WHAT YOU WILL DO:
Return all lines below containing the word "body".

LISTED RECORDS:

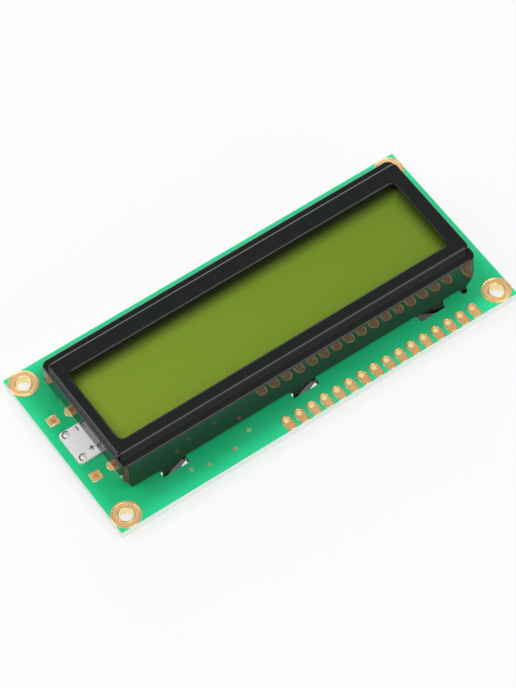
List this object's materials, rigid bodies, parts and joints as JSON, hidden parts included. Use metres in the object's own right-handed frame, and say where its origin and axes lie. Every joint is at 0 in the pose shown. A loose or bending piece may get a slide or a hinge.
* * *
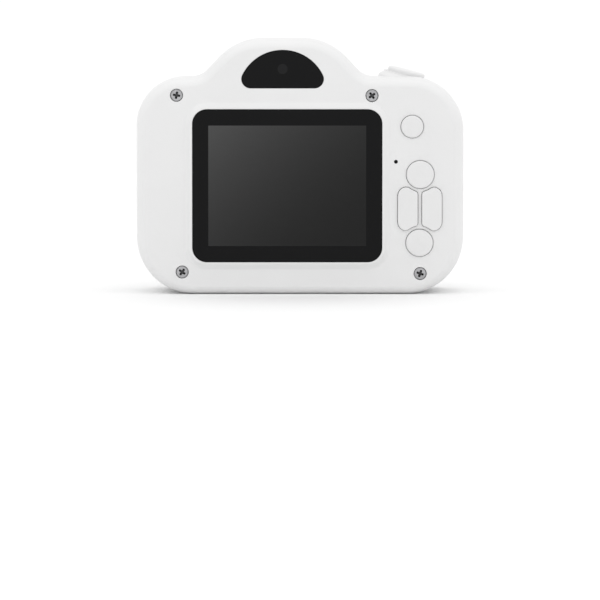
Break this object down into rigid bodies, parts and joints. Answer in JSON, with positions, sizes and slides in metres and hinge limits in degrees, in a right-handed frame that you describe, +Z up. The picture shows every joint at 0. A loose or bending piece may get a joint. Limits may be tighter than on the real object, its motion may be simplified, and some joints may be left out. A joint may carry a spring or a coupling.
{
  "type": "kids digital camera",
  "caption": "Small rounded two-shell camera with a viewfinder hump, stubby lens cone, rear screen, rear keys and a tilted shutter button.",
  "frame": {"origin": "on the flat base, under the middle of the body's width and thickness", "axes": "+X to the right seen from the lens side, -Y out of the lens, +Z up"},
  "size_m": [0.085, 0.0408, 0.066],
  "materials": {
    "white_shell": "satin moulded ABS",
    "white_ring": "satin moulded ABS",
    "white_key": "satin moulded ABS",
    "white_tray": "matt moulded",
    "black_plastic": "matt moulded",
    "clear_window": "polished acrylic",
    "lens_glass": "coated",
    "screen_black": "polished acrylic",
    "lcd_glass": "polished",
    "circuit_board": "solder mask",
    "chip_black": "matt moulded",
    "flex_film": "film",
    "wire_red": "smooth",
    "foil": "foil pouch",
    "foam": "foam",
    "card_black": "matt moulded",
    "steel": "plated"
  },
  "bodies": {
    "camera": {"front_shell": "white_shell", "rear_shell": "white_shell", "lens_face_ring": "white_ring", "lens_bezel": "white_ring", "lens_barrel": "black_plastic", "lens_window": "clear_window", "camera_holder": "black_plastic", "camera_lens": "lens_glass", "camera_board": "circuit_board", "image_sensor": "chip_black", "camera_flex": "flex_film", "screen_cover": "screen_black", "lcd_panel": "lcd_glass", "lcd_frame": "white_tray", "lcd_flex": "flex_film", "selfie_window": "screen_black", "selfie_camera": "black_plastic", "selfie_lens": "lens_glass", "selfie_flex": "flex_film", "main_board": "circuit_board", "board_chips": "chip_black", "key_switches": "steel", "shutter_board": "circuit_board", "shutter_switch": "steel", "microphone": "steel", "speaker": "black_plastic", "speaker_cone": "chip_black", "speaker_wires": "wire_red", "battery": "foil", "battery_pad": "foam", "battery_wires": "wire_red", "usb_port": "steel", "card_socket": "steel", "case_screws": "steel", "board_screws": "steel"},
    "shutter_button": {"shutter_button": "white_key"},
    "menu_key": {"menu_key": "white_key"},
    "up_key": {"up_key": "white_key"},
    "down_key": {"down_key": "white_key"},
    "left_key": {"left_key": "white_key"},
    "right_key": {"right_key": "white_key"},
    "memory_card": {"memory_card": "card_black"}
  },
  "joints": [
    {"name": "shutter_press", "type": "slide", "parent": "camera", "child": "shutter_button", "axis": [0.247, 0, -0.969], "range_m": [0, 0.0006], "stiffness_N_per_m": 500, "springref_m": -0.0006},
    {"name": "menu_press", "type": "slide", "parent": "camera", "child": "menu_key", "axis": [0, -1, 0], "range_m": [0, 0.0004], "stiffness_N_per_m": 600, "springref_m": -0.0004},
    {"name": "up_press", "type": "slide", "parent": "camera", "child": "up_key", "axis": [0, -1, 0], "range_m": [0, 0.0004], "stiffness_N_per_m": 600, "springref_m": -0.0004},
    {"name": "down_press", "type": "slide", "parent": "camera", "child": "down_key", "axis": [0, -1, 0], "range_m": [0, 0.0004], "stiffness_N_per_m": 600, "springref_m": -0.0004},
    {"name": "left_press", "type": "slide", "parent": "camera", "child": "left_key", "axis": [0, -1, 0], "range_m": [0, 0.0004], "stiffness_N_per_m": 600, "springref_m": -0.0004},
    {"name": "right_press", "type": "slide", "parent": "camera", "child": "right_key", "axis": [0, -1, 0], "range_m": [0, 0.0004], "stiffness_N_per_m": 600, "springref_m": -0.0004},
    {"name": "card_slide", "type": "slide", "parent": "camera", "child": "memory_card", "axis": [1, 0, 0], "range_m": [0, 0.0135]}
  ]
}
...
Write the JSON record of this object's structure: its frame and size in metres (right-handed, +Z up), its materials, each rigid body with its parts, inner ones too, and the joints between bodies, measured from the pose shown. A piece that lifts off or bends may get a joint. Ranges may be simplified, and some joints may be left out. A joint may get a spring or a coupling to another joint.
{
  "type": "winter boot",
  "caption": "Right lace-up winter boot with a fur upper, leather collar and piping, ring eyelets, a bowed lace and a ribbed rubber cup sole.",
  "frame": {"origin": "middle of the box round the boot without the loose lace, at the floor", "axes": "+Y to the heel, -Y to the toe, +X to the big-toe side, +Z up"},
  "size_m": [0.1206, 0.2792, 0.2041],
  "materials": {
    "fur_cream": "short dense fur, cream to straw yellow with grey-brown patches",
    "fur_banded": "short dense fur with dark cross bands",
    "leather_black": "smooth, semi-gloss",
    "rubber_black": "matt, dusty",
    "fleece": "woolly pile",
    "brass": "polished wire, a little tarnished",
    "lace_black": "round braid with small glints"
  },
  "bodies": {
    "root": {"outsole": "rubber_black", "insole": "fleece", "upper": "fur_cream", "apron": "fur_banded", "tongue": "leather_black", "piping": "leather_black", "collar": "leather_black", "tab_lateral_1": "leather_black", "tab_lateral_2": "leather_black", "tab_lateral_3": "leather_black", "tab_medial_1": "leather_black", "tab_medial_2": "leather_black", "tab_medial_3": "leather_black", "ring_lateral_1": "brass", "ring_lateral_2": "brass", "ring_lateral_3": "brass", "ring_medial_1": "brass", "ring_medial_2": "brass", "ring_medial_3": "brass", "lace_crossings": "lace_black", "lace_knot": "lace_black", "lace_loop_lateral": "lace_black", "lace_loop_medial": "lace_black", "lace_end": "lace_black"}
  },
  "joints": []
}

RESULT OF THE EXERCISE:
  "frame": {"origin": "on the flat base, under the middle of the body's width and thickness", "axes": "+X to the right seen from the lens side, -Y out of the lens, +Z up"},
Write the JSON record of this object's structure: its frame and size in metres (right-handed, +Z up), its materials, each rigid body with its parts, inner ones too, and the joints between bodies, measured from the pose shown. A piece that lifts off or bends may get a joint. Ranges may be simplified, and some joints may be left out. A joint may get a spring or a coupling to another joint.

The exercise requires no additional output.